* Requirements:
Would you output the whole listing below, exactly as it reads?
--- BEGIN ---
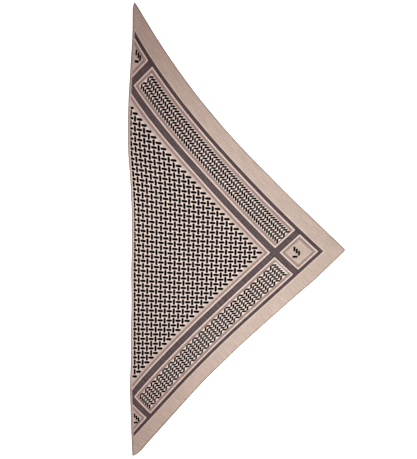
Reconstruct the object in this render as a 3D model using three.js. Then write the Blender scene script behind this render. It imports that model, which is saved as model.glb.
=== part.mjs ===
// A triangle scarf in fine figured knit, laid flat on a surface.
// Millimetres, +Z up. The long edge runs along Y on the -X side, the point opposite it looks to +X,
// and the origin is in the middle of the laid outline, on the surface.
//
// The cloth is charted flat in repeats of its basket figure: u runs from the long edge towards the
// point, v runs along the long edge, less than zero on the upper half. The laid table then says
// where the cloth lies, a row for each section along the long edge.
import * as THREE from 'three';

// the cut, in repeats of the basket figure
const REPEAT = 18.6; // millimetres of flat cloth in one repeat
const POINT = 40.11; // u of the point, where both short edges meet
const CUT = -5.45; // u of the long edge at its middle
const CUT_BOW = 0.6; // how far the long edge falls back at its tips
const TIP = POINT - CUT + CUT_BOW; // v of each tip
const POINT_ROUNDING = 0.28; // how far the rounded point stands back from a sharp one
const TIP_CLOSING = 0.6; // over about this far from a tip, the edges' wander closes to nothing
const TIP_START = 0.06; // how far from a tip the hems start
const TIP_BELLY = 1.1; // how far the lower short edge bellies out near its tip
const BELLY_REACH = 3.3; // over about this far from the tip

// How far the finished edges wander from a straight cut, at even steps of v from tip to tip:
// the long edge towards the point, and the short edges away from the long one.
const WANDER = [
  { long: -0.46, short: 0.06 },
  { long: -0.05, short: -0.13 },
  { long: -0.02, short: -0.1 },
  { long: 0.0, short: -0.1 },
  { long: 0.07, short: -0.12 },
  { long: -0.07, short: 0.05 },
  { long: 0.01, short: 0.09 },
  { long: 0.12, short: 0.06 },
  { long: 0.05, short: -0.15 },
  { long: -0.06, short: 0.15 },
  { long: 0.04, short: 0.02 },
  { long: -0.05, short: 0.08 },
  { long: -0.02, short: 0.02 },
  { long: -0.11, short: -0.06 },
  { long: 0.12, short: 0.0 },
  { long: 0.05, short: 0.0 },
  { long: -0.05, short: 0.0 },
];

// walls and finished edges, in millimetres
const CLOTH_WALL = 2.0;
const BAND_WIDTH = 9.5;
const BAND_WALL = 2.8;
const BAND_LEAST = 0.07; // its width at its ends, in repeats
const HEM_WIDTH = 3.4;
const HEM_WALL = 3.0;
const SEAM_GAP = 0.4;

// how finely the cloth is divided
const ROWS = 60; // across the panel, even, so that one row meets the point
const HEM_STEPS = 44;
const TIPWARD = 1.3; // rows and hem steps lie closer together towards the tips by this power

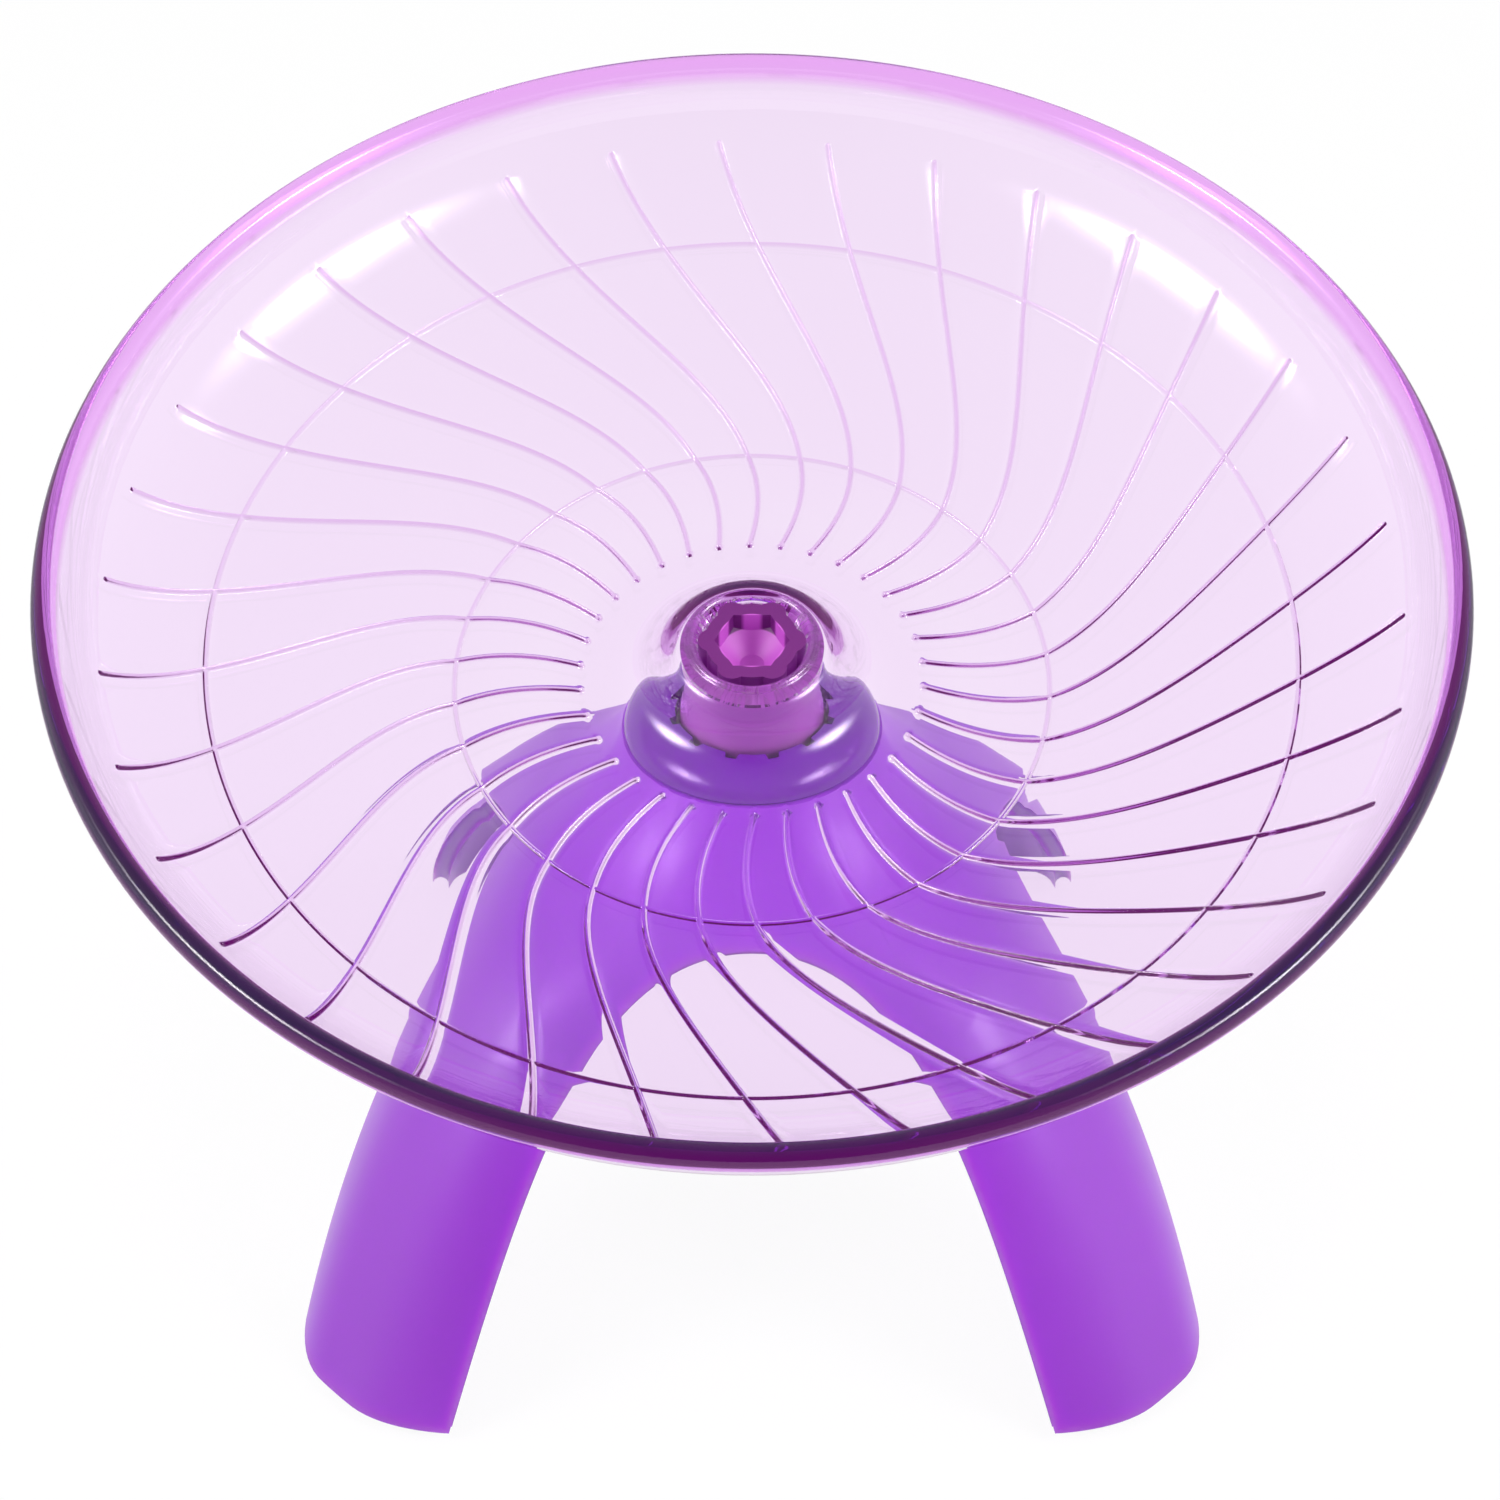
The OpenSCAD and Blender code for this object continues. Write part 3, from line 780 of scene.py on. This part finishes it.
--- END ---
* Output for this exercise:
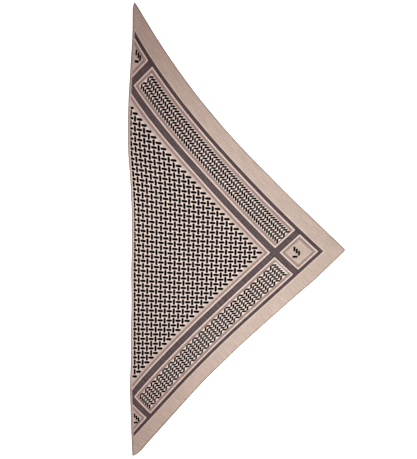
Reconstruct the object in this render as a 3D model using three.js. Then write the Blender scene script behind this render. It imports that model, which is saved as model.glb.
=== part.mjs ===
// A triangle scarf in fine figured knit, laid flat on a surface.
// Millimetres, +Z up. The long edge runs along Y on the -X side, the point opposite it looks to +X,
// and the origin is in the middle of the laid outline, on the surface.
//
// The cloth is charted flat in repeats of its basket figure: u runs from the long edge towards the
// point, v runs along the long edge, less than zero on the upper half. The laid table then says
// where the cloth lies, a row for each section along the long edge.
import * as THREE from 'three';

// the cut, in repeats of the basket figure
const REPEAT = 18.6; // millimetres of flat cloth in one repeat
const POINT = 40.11; // u of the point, where both short edges meet
const CUT = -5.45; // u of the long edge at its middle
const CUT_BOW = 0.6; // how far the long edge falls back at its tips
const TIP = POINT - CUT + CUT_BOW; // v of each tip
const POINT_ROUNDING = 0.28; // how far the rounded point stands back from a sharp one
const TIP_CLOSING = 0.6; // over about this far from a tip, the edges' wander closes to nothing
const TIP_START = 0.06; // how far from a tip the hems start
const TIP_BELLY = 1.1; // how far the lower short edge bellies out near its tip
const BELLY_REACH = 3.3; // over about this far from the tip

// How far the finished edges wander from a straight cut, at even steps of v from tip to tip:
// the long edge towards the point, and the short edges away from the long one.
const WANDER = [
  { long: -0.46, short: 0.06 },
  { long: -0.05, short: -0.13 },
  { long: -0.02, short: -0.1 },
  { long: 0.0, short: -0.1 },
  { long: 0.07, short: -0.12 },
  { long: -0.07, short: 0.05 },
  { long: 0.01, short: 0.09 },
  { long: 0.12, short: 0.06 },
  { long: 0.05, short: -0.15 },
  { long: -0.06, short: 0.15 },
  { long: 0.04, short: 0.02 },
  { long: -0.05, short: 0.08 },
  { long: -0.02, short: 0.02 },
  { long: -0.11, short: -0.06 },
  { long: 0.12, short: 0.0 },
  { long: 0.05, short: 0.0 },
  { long: -0.05, short: 0.0 },
];

// walls and finished edges, in millimetres
const CLOTH_WALL = 2.0;
const BAND_WIDTH = 9.5;
const BAND_WALL = 2.8;
const BAND_LEAST = 0.07; // its width at its ends, in repeats
const HEM_WIDTH = 3.4;
const HEM_WALL = 3.0;
const SEAM_GAP = 0.4;

// how finely the cloth is divided
const ROWS = 60; // across the panel, even, so that one row meets the point
const HEM_STEPS = 44;
const TIPWARD = 1.3; // rows and hem steps lie closer together towards the tips by this power

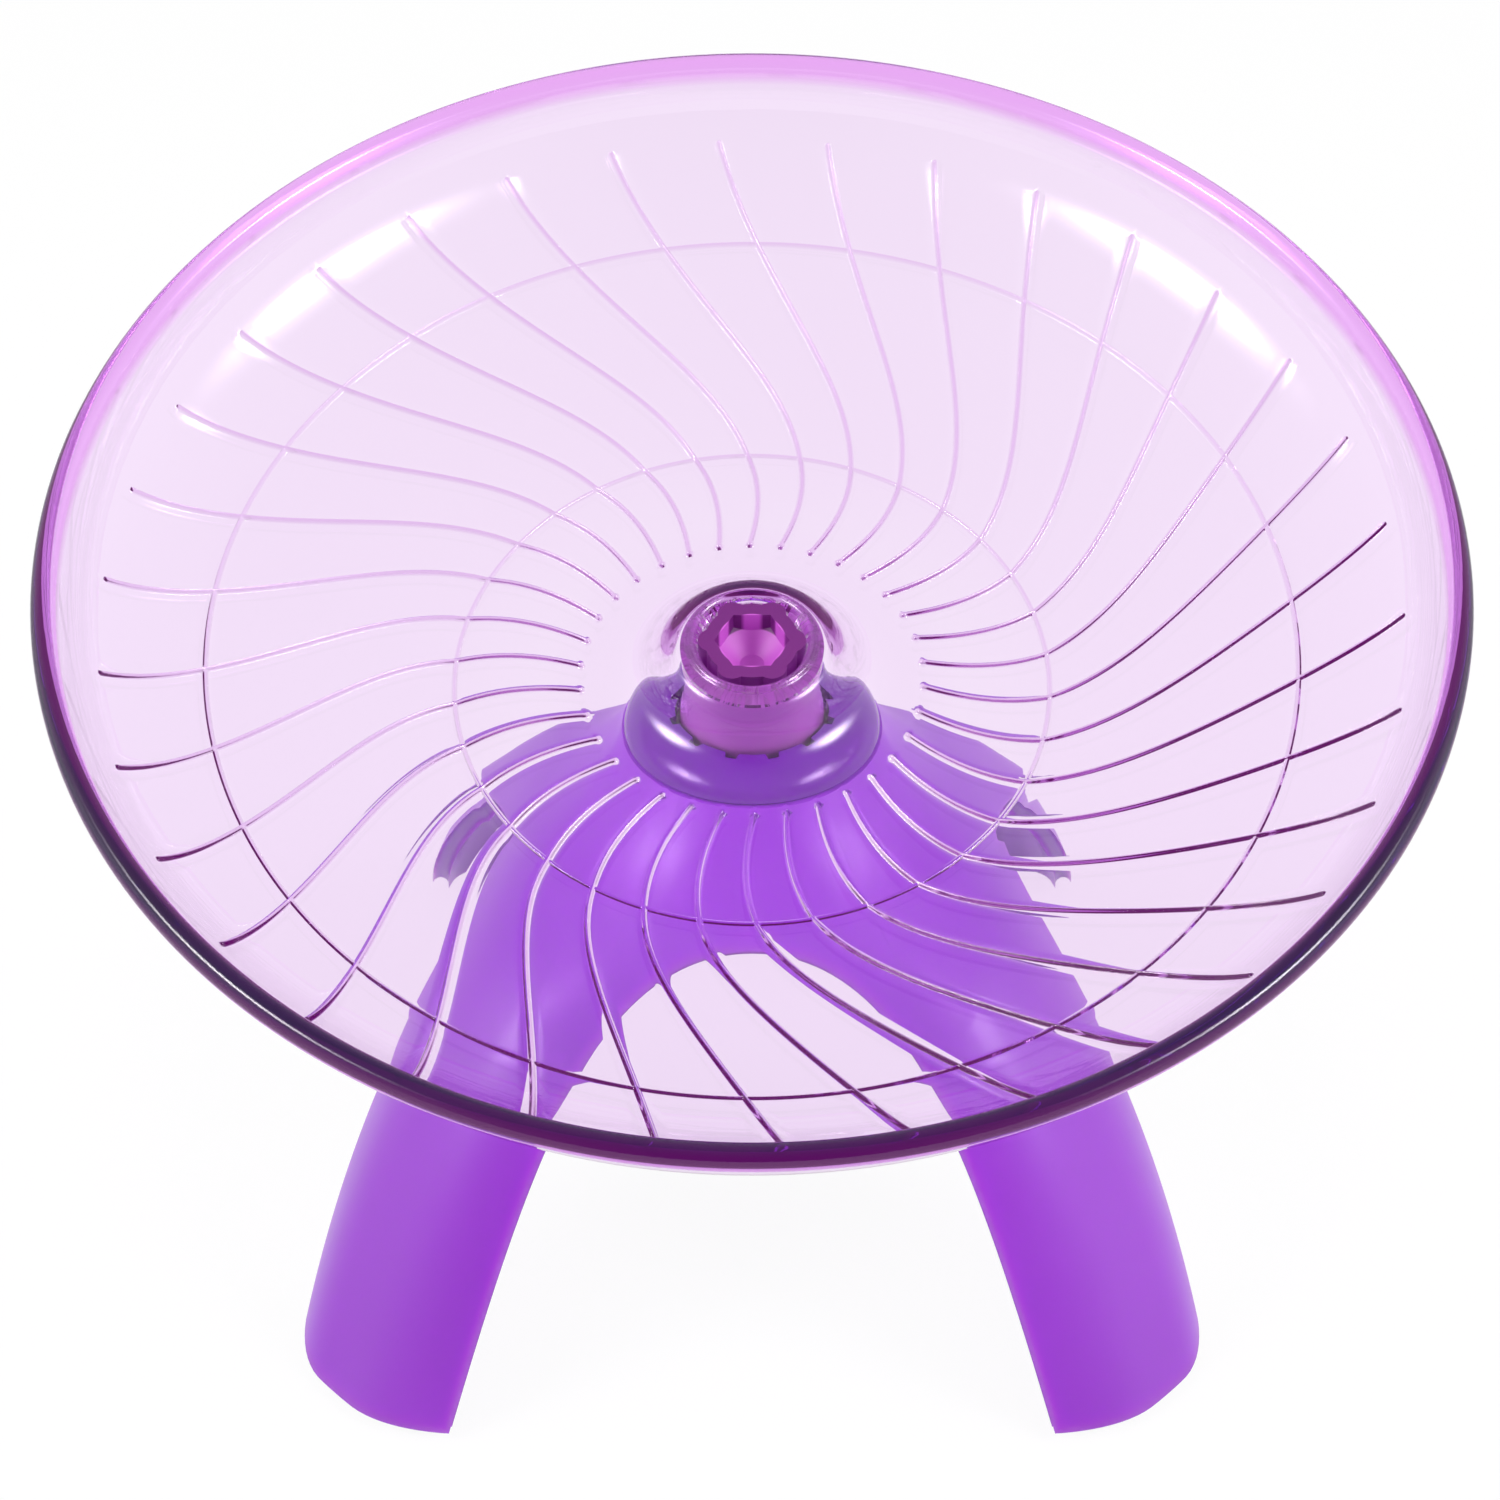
The OpenSCAD and Blender code for this object continues. Write part 3, from line 780 of scene.py on. This part finishes it.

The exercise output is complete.